A compact memo format reduces ambiguity in future audits.

Appendix: baseline-setting guidance for new teams

When you first enable drift detection:

record two weeks of pre-change baseline
avoid major code-set updates during baseline period
mark known anomaly windows
set provisional thresholds conservatively
review baseline before enforcing hard alarms

Teams that skip baseline setup often overreact to normal variation.

Appendix: reconciliation between speed and quality

Speed and quality tradeoffs are often misframed. Use this rule:

first optimize for deterministic correctness
then optimize for latency within that correctness boundary
continuously verify quality outcomes after speed changes

If latency improves while reopen/reversal quality worsens, revert and recalibrate.

Appendix: quarterly governance health review

Quarterly review checklist:

compare code-set changes and quality outcomes across three windows
identify recurring drift families
validate reviewer onboarding effectiveness
confirm alert thresholds still reflect current volume
retire stale controls and document replacements

Quarterly reviews prevent local monthly fixes from creating long-term complexity.

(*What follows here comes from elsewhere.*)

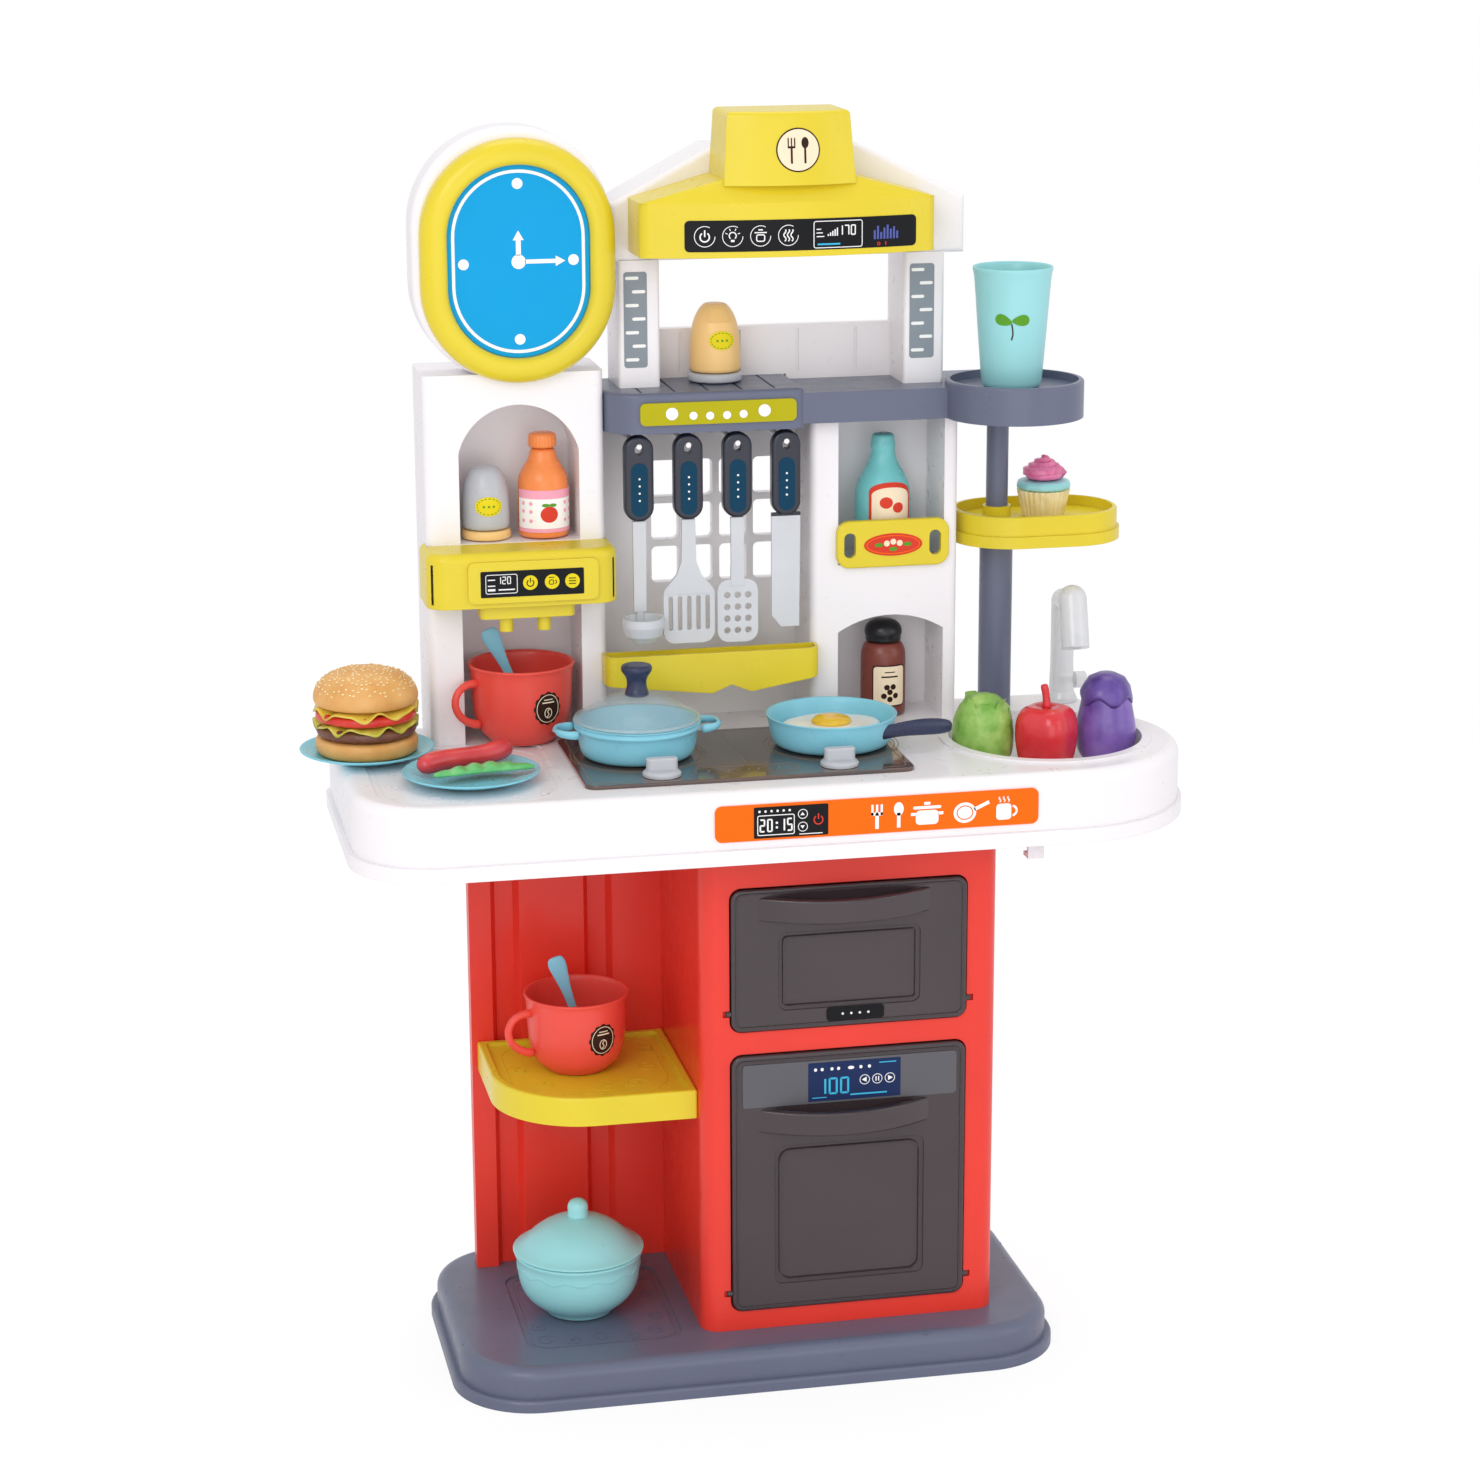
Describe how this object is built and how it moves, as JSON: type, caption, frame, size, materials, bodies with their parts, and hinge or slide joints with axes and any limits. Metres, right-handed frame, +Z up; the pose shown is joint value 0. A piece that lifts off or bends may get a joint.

Appendix: first-week quickstart checklist

If you need immediate execution, run this first-week checklist:

lock active reason-code registry and disable free-text in production lanes
add weekly drift query pack to your standing operations dashboard
enforce context validation at adjudication close
pick one reviewer-variance hotspot and run focused coaching
publish one-page guidance note with accepted/rejected examples for top three codes

By the end of week one, you should have measurable drift visibility, a controlled taxonomy boundary, and a repeatable calibration routine that can scale into monthly governance updates without disrupting release throughput.

That foundation is usually enough to stop silent taxonomy decay and keep confidence-band decisions interpretable across teams, routes, and release windows with stable operational trust during sustained shipping cycles.